The plaintiff in error insists on his right to the services of Aspasia as his slave; and attempts to enforce it. To try this right, the present action was instituted; and a decision having been given against the right, the plaintiff prosecutes a writ of error in this court to reverse the judgment. Can this court take jurisdiction of the case?
By the 25th section of the judiciary act, of 1789, it is provided, that ‘a final judgment or decree, in any suit, in the highest court of law or equity of a state, in which a decision in the suit could be had, where is drawn in question the construction of any clause of the constitution, or of any treaty, or statute of the United States; and the decision is against the title, right, privilege, &c., under the statute, may be re-examined and reversed, or affirmed in this court.’
Does the right asserted by the plaintiff in error come within any of the provisions of this section? Under what statute of the United States, is the right set up. The answer must be, under the ordinance of 1787, and the statutes that have been subsequently enacted, which have a bearing on the question.
In the second articles of the compact contained in the ordinances, it is provided, that ‘no man shall be deprived of his liberty or property, but by the judgment of his peers.’ ‘And in the just preservation of rights and property, it is understood and declared, that no law ought ever to be made, or have force in the said territory, that shall in any manner effect private contracts.’
This compact was formed between the original states, and the people of the territory; and that part of it which prohibits slavery, is embodied in the constitution of Illinois. In thus being made a part of the fundamental law of the state, a guarantee against slavery, of as high obligation as on any other subjects embraced by the constitution, is given to the people of the state.
There are various provisions in the compact which are deeply interesting to the people of Illinois, and which, it is presumed, no one would contend, could give a supervising jurisdiction to this court.
In the third article, it is provided, that ‘religion, morality and knowledge, being necessary to good government, and the happiness of mankind; schools and the means of education, shall forever be encouraged.’ And in the third article, ‘that all fines shall be moderate, and no cruel or unusual punishment shall be inflicted.’ ‘All persons shall be bailable, unless for capital offences, where the proof shall be evident or the presumption great.’ These, and other provisions, contained in the compact, were designed to secure the rights of the people of the territory: as a basis of future legislation, and to have that moral and political influence that arises from a solemn recognition of principles, which lie at the foundation of our institutions. The same may be said as to the provisions respecting the rights of property.
The provisions in the compact which relate to ‘property,’ and to ‘rights,’ are general. They refer to no specific property or class of rights. It is impossible, therefore, judicially, to limit their application. If it were admitted that Aspasia is the property of the plaintiff in error, and the court were to take jurisdiction of the case, under the provisions of the ordinance; must they not, on the same ground, interpose their jurisdiction in all other controversies respecting property which was acquired in the northwestern territory.

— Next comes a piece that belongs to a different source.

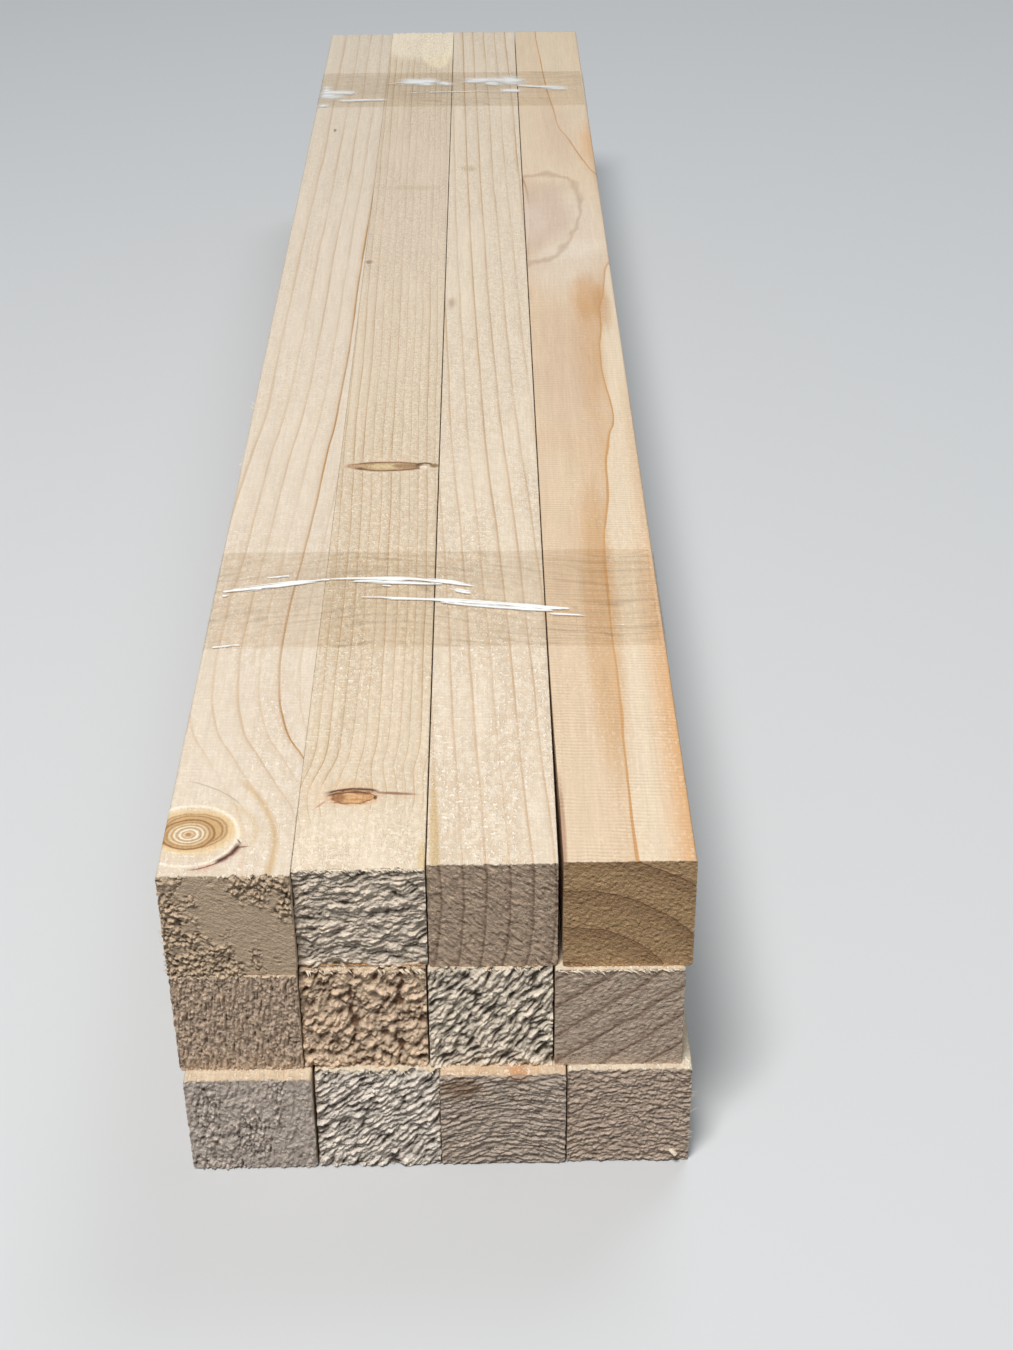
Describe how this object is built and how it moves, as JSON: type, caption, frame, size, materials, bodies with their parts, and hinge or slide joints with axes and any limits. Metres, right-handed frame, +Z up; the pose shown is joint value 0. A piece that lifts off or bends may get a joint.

Whatever right may be claimed to have originated under the ordinance of 1787, it would seem, that a right to the involuntary service of an individual could not have had its source in that instrument. It declares, that ‘there shall be neither slavery nor involuntary servitude in the territory.’ If this did not destroy a vested right in slaves, it at least did not create or strengthen that right.
If the decision of the supreme court of Missouri had been against Aspasia, it might have been contended, that the revising power of this court, under the twenty-fifth section of the judiciary act, could be exercised.
In such a case, the decision would have been against the express provision of the ordinance, in favour of liberty; and, on that ground, if that instrument could be considered, under the circumstances, as an act of congress, within the twenty-fifth section, the jurisdiction of this court would be unquestionable.
But the decision was not against, but in favour of the express provision of the ordinance. Was it opposed to any other part of the instrument? It is possible, that opposing rights may arise out of the same instrument, although it contain no contradictory provisions.
The right asserted by the plaintiff in error had not its origin under any express provision of the ordinance. It is only contended, that that instrument did not destroy this right, which had its commencement in other laws and compacts. A sanction of the right, implied more from the force of construction than the words used in the ordinance, is all that can be urged.
No substantial ground of difference is perceived between the assertion of any other right to property, and that which is set up in the present case. The provisions of the ordinance will equally apply to every description of claim to property, personal or real. And if, from the general provisions respecting property, this court shall take jurisdiction in this case; on the same principle it may revise the decisions of the supreme courts of Illinois, Indiana and Ohio: at least, in all cases which involve rights that existed under the territorial government. Give perpetuity to this general provision, and consider it as binding upon the people of these states; and it must have an important bearing upon their interests.
Instead of looking to their constitutions as the fundamental law, they must look to the ordinance of 1787. In this instrument, their rights are defined, and their privileges guarantied. And, instead of finding an end of legal controversies respecting property, in the decisions of their own courts of judicature, they must look to this court.
This cannot be the true construction of this instrument. Its general provisions, as to the rights of property, cannot give jurisdiction to this court. They do not come within the twenty-fifth section of the judiciary act. The complaint is not that property has been taken from the plaintiff in error, in the language of the ordinance, ‘without the judgment of his peers;’ nor, that his right has been affected by any law of the territory, or of the state.
It is not pretended that his right, whatever it may be, is not secured as fully under the constitution and laws of Illinois, as under the ordinance. In support of his claim, a reference is made to the judicial decisions of the state, under its own laws.
If, then, a suit be brought by a citizen of Illinois to enforce a right in the courts of Missouri, which exists to as great an extent under the constitution and laws of the state of Illinois, as in the territorial government, under the ordinance; and a decision be given against the right, can the party asserting it, ask the interposition of this court?
The prosecution of this writ of error presents the question to this court, in the same point of view, as if the suit in Missouri had been commenced by the plaintiff in error.
His title does not arise under an act of congress. This is essential to give jurisdiction, under this head. It is not enough to give jurisdiction, that the act of congress did not take away a right, which previously existed. Such an act cannot be said to give the right, though it may not destroy it.
This suit must therefore be dismissed, as this court has no jurisdiction of the case.